Swap Nodes in Pairs

medium linked list recursion

Problem

Given a linked list, swap every two adjacent nodes and return its head. You must solve the problem without modifying the values in the list's nodes (i.e., only nodes themselves may be changed).

Inputhead = [1, 2, 3, 4]

Output[2, 1, 4, 3]

Use a dummy node so the new head can be returned uniformly. Three pointer rewrites per pair.

list (comma-separated)

def swap_pairs(head):
    dummy = ListNode(0, head)
    prev = dummy
    while prev.next and prev.next.next:
        first = prev.next
        second = first.next
        first.next = second.next
        second.next = first
        prev.next = second
        prev = first
    return dummy.next

function swapPairs(head) {
  const dummy = { val: 0, next: head };
  let prev = dummy;
  while (prev.next && prev.next.next) {
    const first = prev.next;
    const second = first.next;
    first.next = second.next;
    second.next = first;
    prev.next = second;
    prev = first;
  }
  return dummy.next;
}

class Solution {
    public ListNode swapPairs(ListNode head) {
        ListNode dummy = new ListNode(0, head);
        ListNode prev = dummy;
        while (prev.next != null && prev.next.next != null) {
            ListNode first = prev.next;
            ListNode second = first.next;
            first.next = second.next;
            second.next = first;
            prev.next = second;
            prev = first;
        }
        return dummy.next;
    }
}

ListNode* swapPairs(ListNode* head) {
    ListNode dummy(0, head);
    ListNode* prev = &dummy;
    while (prev->next && prev->next->next) {
        ListNode* first = prev->next;
        ListNode* second = first->next;
        first->next = second->next;
        second->next = first;
        prev->next = second;
        prev = first;
    }
    return dummy.next;
}

Explanation

We need to flip every adjacent pair of nodes, and the catch is we must move the actual nodes around (not just swap their values). The clean way is to rewire next pointers two nodes at a time.

A dummy node placed before the head saves us from special-casing the first swap, since after swapping the first pair the head changes. A pointer prev always sits just before the pair we're about to swap.

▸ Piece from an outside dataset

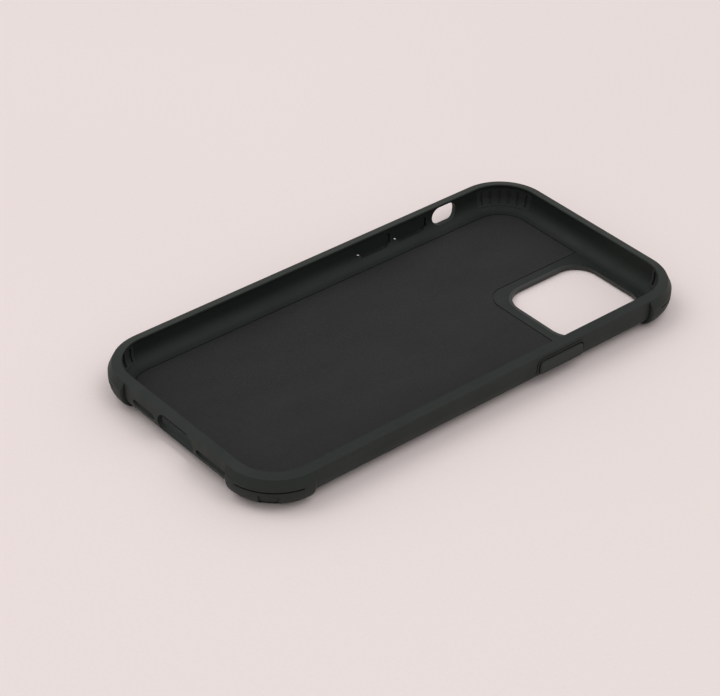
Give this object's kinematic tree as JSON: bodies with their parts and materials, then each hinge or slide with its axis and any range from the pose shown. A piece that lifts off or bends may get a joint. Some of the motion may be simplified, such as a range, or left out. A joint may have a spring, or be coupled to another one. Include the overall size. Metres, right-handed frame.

For each pair we name them first and second. The three rewires are: first.next = second.next (first now points past the pair), second.next = first (second jumps ahead of first), and prev.next = second (the node before the pair now leads with second). Then we move prev to first, which is the new tail of the swapped pair.

The loop condition prev.next and prev.next.next ensures we only swap when a full pair exists, so a lone last node is left untouched.

Example: 1→2→3→4. First pair (1,2) becomes 2→1, then pair (3,4) becomes 4→3, giving 2→1→4→3. We return dummy.next, the new head.

Time: O(n) Space: O(1)